Theme park in Tokyo, Japan

PokéPark Kanto is a Pokémon-branded theme park within Yomiuriland that opened to the public on February 5, 2026. The park is located in the Tama area. The theme park is a collaboration between The Pokémon Company and Yomiuriland. The name was chosen in reference to the fictional Kanto Region, the setting of Pokémon Red, Blue, and Yellow, which was inspired by the real-world Kantō region that Yomiuriland itself is also located in.

In a press release, PokéPark Kanto was described as "a theme park where visitors can enjoy the Pokémon experience in a lush natural environment through various events". It includes a Pokémon forest you walk through, a central hub known as Sedge Town and shows/parades.

== Other collaborations with Yomiuri ==
In 2009, the Yomiuri Shimbun newspaper, one of the Yomiuri group companies, collaborated with The Pokémon Company to create a Pokémon-themed educational children's column named "Let's memorize a proverb encyclopedia with Pokémon!" ("Pokemon to Issho ni Oboeyo! Kotowaza Daihyakka" in its original Japanese).

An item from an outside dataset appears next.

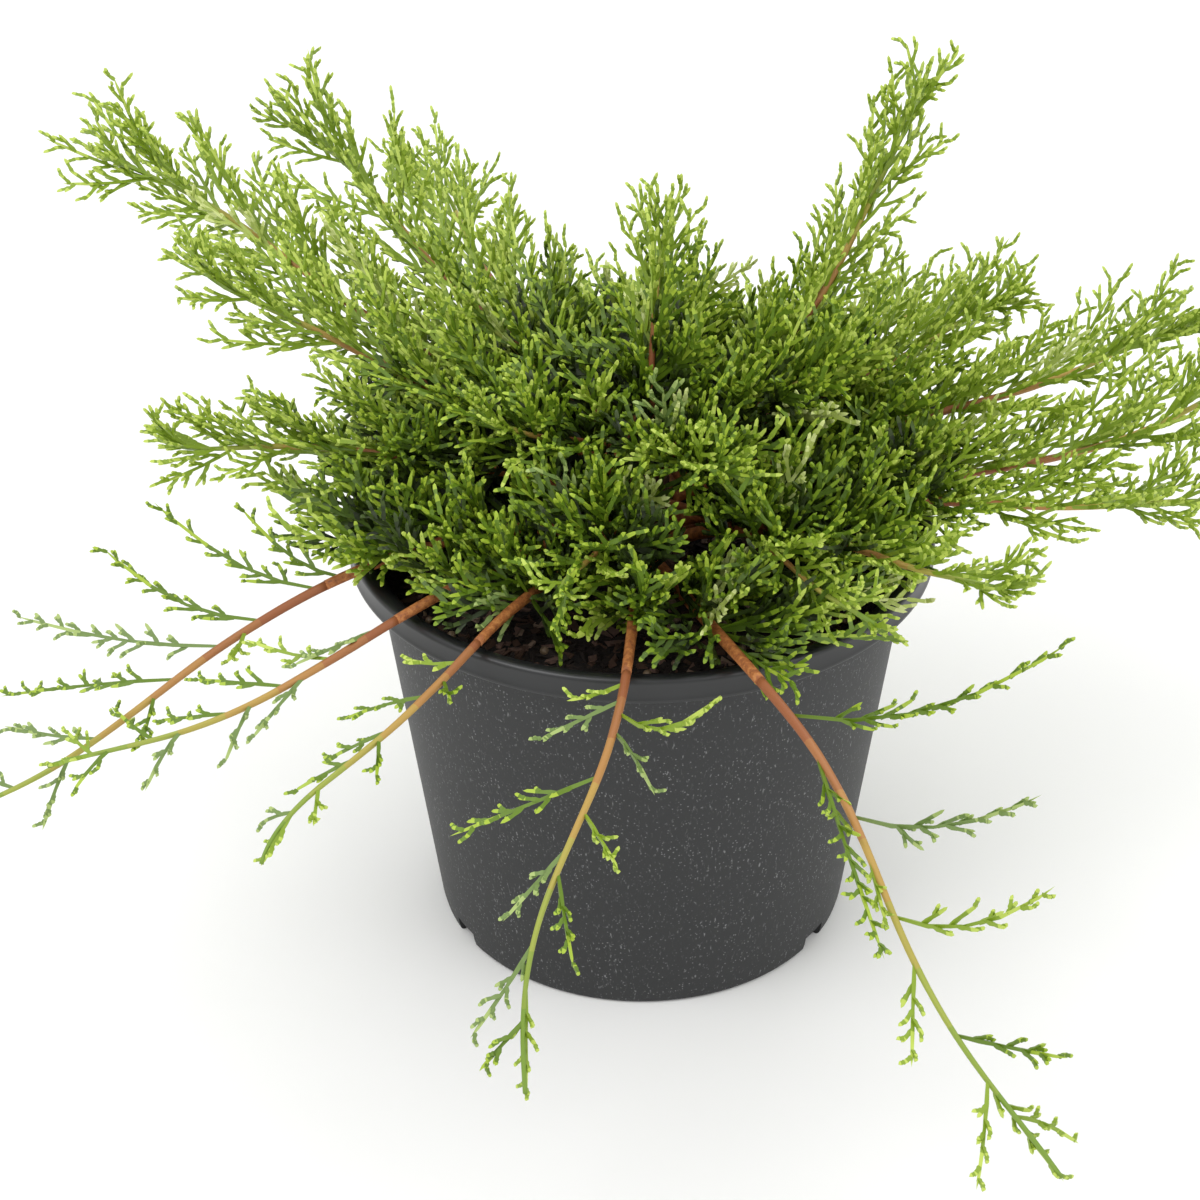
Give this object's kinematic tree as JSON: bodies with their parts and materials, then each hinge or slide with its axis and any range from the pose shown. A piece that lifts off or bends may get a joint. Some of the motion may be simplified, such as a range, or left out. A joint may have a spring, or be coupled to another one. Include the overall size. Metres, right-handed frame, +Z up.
{
  "type": "potted spreading juniper",
  "caption": "Low spreading evergreen shrub in a squat round nursery pot: limbs arch over the rim and carry flat scale-leaf sprays round a dense upright dome.",
  "frame": {"origin": "centre of the pot's flat underside", "axes": "+Z up along the pot's axis, -Y towards the viewer of the picture, +X to the viewer's right"},
  "size_m": [0.6065, 0.6045, 0.3713],
  "materials": {
    "pot_plastic": "charcoal recycled plastic, pitted and lightly scuffed, smoother on the rim",
    "potting_mix": "near-black composted bark mix with brown chips",
    "bark": "rough grey-brown fibrous bark",
    "young_bark": "thin orange-brown young bark",
    "foliage": "fine green scale leaves with lime tips, satin"
  },
  "bodies": {
    "root": {"bough_back": "young_bark", "bough_back_left": "young_bark", "bough_back_left_high": "young_bark", "bough_back_right": "young_bark", "bough_front": "young_bark", "bough_front_left": "young_bark", "bough_front_right": "young_bark", "bough_left": "young_bark", "bough_left_front": "young_bark", "bough_left_high": "young_bark", "bough_left_mid": "young_bark", "bough_left_upper": "young_bark", "bough_right": "young_bark", "bough_right_back": "young_bark", "bough_right_front": "young_bark", "bough_right_high": "young_bark", "bough_right_long": "young_bark", "bough_right_low": "young_bark", "bough_right_upper": "young_bark", "foliage_back": "foliage", "foliage_back_left": "foliage", "foliage_back_left_high": "foliage", "foliage_back_right": "foliage", "foliage_dome_1": "foliage", "foliage_dome_2": "foliage", "foliage_dome_3": "foliage", "foliage_dome_4": "foliage", "foliage_dome_5": "foliage", "foliage_front": "foliage", "foliage_front_left": "foliage", "foliage_front_right": "foliage", "foliage_left": "foliage", "foliage_left_front": "foliage", "foliage_left_high": "foliage", "foliage_left_mid": "foliage", "foliage_left_upper": "foliage", "foliage_right": "foliage", "foliage_right_back": "foliage", "foliage_right_front": "foliage", "foliage_right_high": "foliage", "foliage_right_long": "foliage", "foliage_right_low": "foliage", "foliage_right_upper": "foliage", "foliage_rim_front_left": "foliage", "foliage_rim_front_right": "foliage", "foliage_spire": "foliage", "pot": "pot_plastic", "potting_mix": "potting_mix", "trunk": "bark"}
  },
  "joints": []
}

In 2014, a gaming event named "The Pokémon Ryuosen" was held at Yomiuriland.

Yomiuriland collaborated with The Pokémon Company to create "Pokémon Wonder", an event that was launched in 2021. In the event, people were given 90 minutes to find handcrafted Pokémon figurines that were hidden in a forest. Pokémon Wonder was open briefly in 2021 and from April to July 2023.